Con lei un altro soffitto di cristallo è stato sfondato. Ingegnere, Donatella Sciuto, classe 1962, a soli 22 vinse il premio di più giovane laureata in quel Politecnico di Milano, dove ora fa la rettrice, prima donna alla guida dell’Ateneo lombardo. «Purtroppo, sono ancora poche le donne che scelgono percorsi di studio e di carriera nelle materie tecniche e scientifiche. Ma personalmente, credo che i tempi siano maturi. Alle ragazze dico di osare. L’ingegneria è tutto tranne che arida e la scienza ha infinite possibilità…».
Che cosa l’ha aiutata a diventare chi è?
«La voglia di scoprire, di imparare e di comprendere… la curiosità. Questa è la dote del ricercatore, la naturale propensione a spingersi oltre il limite, la tendenza a mettersi alla prova, attraverso tentativi ed errori… Da bambina volevo essere una sportiva. Poi ho scelto ingegneria: volevo capire “come funzionano le cose”. Con mio padre, ingegnere, costruivo oggetti di ogni tipo. All’inizio il Politecnico fu complicato. Poi conobbi degli studenti che si divertivano in laboratorio, saldavano chip, scrivevano programmi. E da lì è iniziata la mia avventura con l’elettronica e l’informatica».
Chi è la sua eroina? Una persona che più di tutte vorrebbe incontrare e che la
ispira…
«Un’eroina è certamente Amalia Ercoli Finzi, la “signora delle comete”, la prima donna a laurearsi in Ingegneria Aeronautica e proprio al Politecnico di Milano. Una forza della natura . Una scienziata di livello internazionale, una persona brillante e una mamma instancabile che non ha rinunciato alla famiglia. Con lei ho condiviso tante iniziative rivolte alle ragazze, per sensibilizzarle alle STEM. Chi vorrei incontrare? Non penso a una persona in particolare, ma spesso rifletto sulla tenacia delle tante ragazze scese in piazza in Iran, per difendere i propri diritti. A quella delle giovani donne afgane alle quale viene negata l’istruzione e l’accesso all’università. La loro resistenza è eroica…».

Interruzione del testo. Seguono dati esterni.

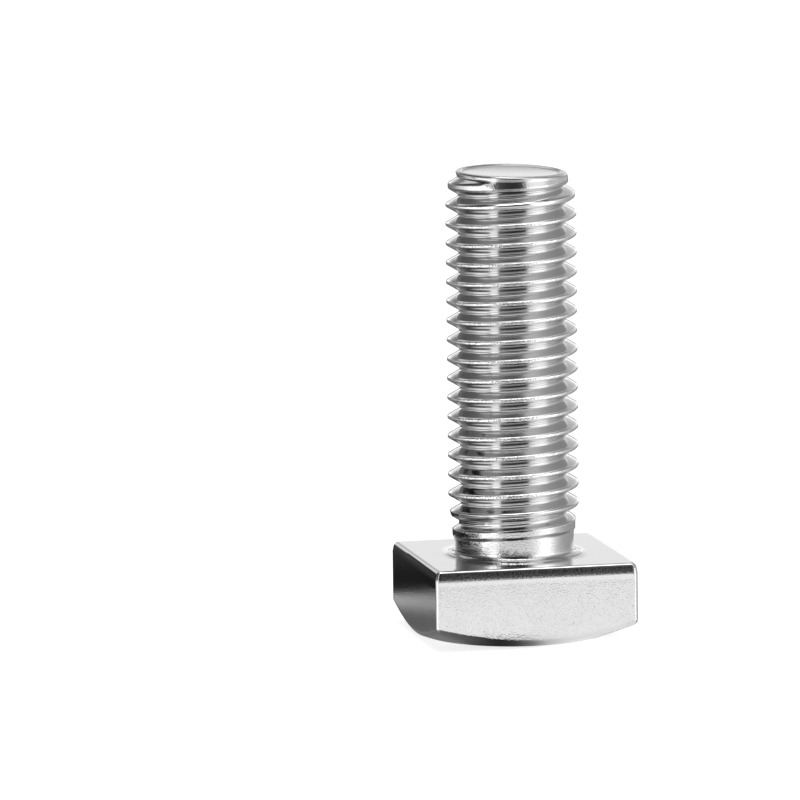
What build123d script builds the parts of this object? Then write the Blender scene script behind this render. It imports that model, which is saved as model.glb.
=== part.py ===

Quale pregiudizio ha dovuto rompere e quale pregiudizio fatica a sparire?
«Rompere, nessuno. Combattere, qualcuno. Non solo quello di genere, il fatto di essere donna in contesti a prevalenza maschili, ma anche quello di aver raggiunto alcuni traguardi con anticipo. Mi sono laureata prima del tempo, a 22 anni. Sono stata una ricercatrice e una docente molto più giovane della media. In molti mi hanno detto: “Hai tempo…”. Fossi stata un uomo forse non l’avrebbero fatto. Mi avrebbero semplicemente incoraggiata. “È più facile spezzare un atomo che un pregiudizio”, parola di Albert Einstein. Questo però non vuol dire smettere di provarci…».
Il consiglio più prezioso che le è stato dato e che vorrebbe passare?
«Il consiglio che mi sento di dare, per primi, ai tanti studenti e alle tante studentesse della mia università è quello di crescere nel confronto. Credo che la diversità sia un valore. A loro, e in generale ai ragazzi e alle ragazze, consiglio di non cedere alle scorciatoie, non portano mai lontano, o alle lusinghe. Ho sempre lavorato sodo, nello studio e nella professione. Credetemi, la determinazione e l’impegno sono grandi compagni di viaggio».